● GIVEN PROBLEM
Examine the records and identify each line that includes the string "this". Copy those lines.

● SUPPLIED MATERIAL

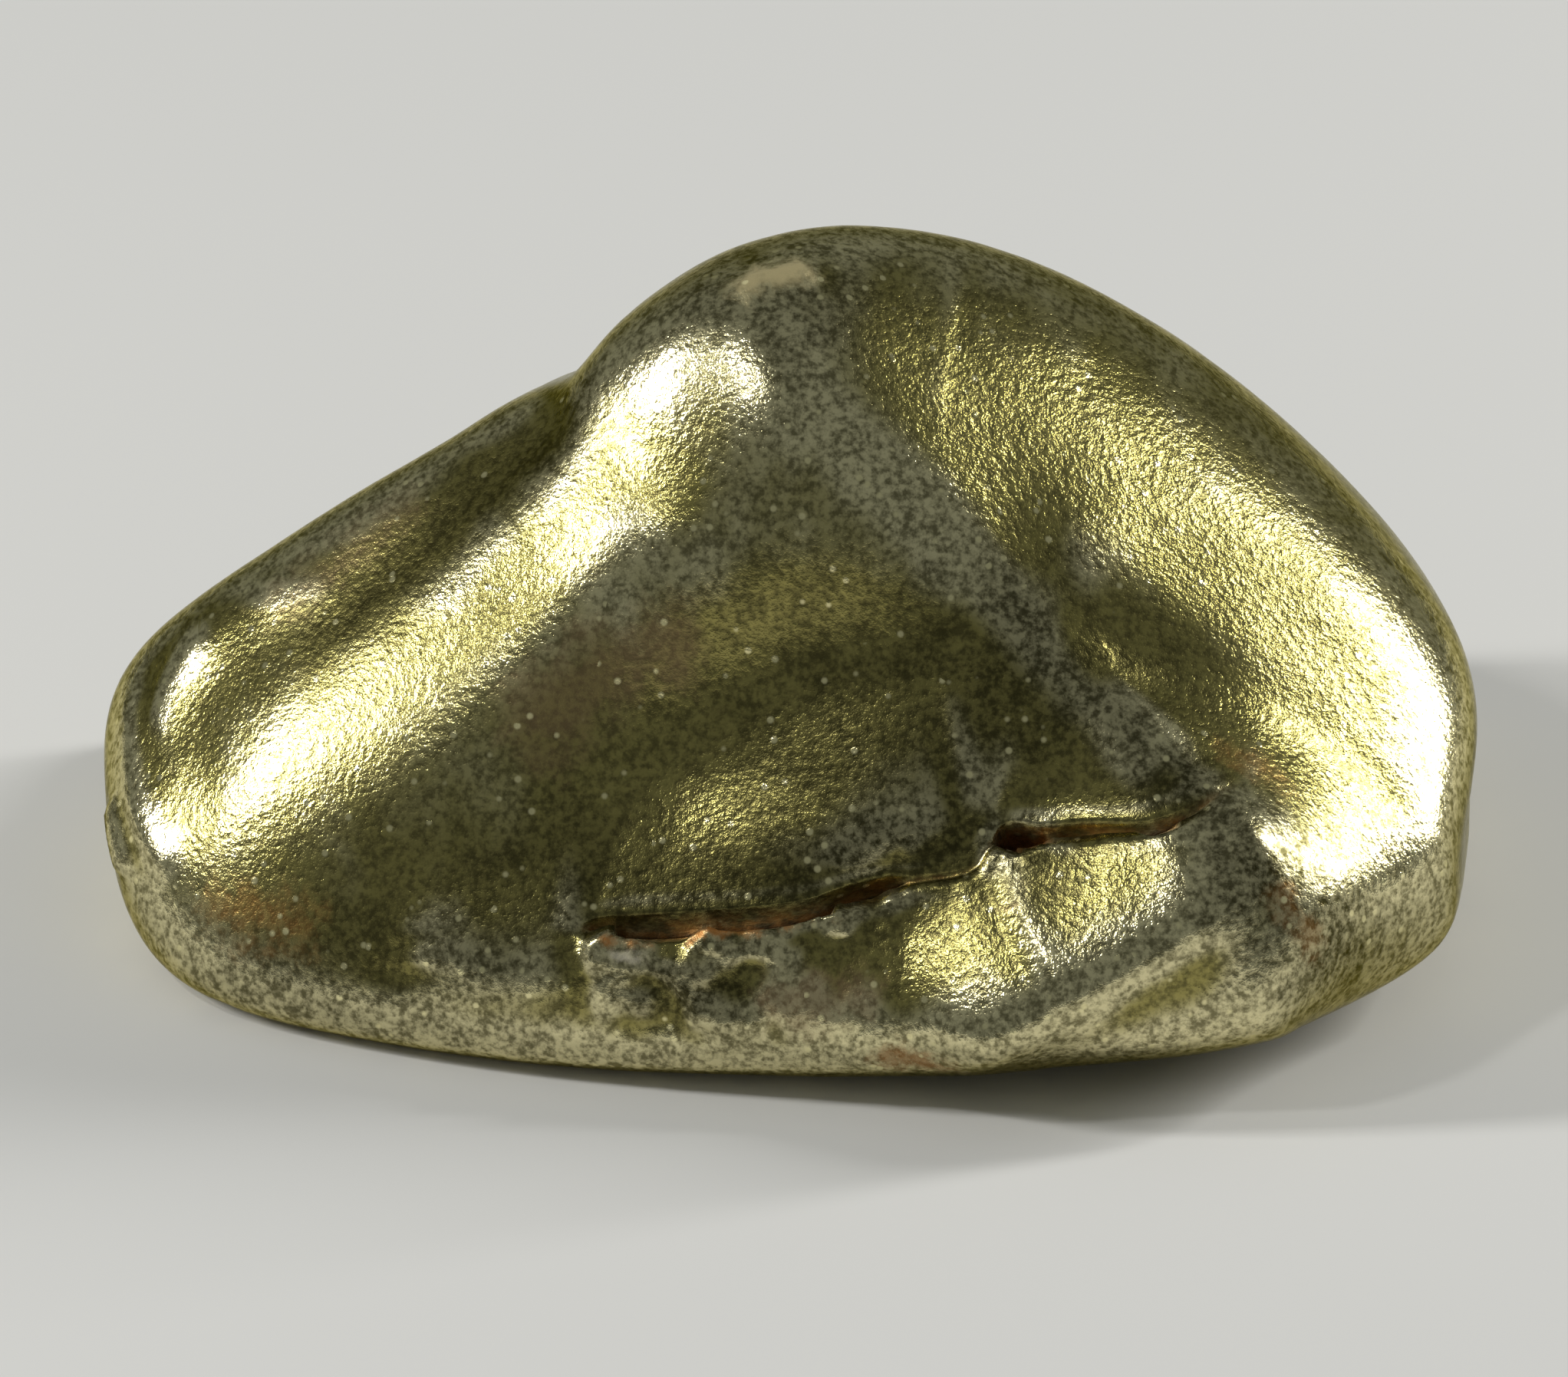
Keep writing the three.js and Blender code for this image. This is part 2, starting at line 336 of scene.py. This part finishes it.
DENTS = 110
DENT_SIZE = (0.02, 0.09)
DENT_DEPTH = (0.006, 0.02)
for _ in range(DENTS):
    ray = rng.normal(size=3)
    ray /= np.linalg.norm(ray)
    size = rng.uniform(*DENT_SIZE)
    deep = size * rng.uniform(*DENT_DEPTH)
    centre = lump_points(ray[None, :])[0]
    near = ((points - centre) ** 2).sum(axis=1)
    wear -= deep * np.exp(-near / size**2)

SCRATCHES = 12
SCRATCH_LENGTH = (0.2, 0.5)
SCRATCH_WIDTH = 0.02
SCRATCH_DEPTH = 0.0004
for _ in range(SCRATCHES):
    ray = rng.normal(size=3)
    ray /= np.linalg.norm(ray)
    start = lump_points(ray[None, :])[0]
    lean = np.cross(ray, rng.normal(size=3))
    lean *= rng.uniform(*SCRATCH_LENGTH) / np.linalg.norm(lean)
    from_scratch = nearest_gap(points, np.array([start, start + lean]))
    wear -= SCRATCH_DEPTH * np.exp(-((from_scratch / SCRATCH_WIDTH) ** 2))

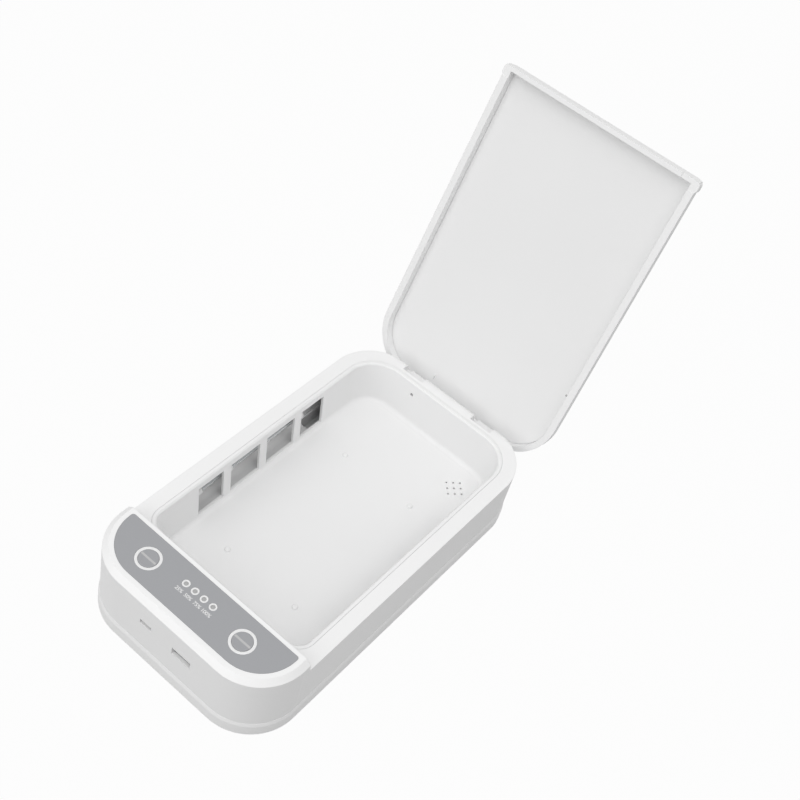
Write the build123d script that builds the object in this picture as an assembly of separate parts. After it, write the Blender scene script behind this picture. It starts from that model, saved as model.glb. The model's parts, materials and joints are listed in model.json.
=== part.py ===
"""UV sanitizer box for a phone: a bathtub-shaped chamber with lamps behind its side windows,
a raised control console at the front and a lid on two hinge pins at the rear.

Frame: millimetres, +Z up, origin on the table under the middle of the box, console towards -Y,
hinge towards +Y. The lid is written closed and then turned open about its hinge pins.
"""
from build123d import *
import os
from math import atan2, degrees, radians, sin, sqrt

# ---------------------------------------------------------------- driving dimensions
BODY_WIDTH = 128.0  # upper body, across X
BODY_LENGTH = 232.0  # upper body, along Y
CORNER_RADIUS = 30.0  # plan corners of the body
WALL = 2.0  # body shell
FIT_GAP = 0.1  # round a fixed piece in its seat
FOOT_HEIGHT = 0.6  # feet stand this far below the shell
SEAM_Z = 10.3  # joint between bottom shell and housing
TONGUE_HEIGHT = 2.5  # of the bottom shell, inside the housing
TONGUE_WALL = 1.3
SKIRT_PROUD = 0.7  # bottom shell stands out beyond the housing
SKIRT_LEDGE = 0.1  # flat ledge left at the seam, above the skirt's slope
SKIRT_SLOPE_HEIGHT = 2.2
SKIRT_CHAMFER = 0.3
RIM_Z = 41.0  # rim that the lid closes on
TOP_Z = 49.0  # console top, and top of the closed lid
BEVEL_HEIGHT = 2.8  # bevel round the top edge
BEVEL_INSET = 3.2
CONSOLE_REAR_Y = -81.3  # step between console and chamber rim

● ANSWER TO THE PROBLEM
Keep writing the three.js and Blender code for this image. This is part 2, starting at line 336 of scene.py. This part finishes it.
Write the build123d script that builds the object in this picture as an assembly of separate parts. After it, write the Blender scene script behind this picture. It starts from that model, saved as model.glb. The model's parts, materials and joints are listed in model.json.
FOOT_HEIGHT = 0.6  # feet stand this far below the shell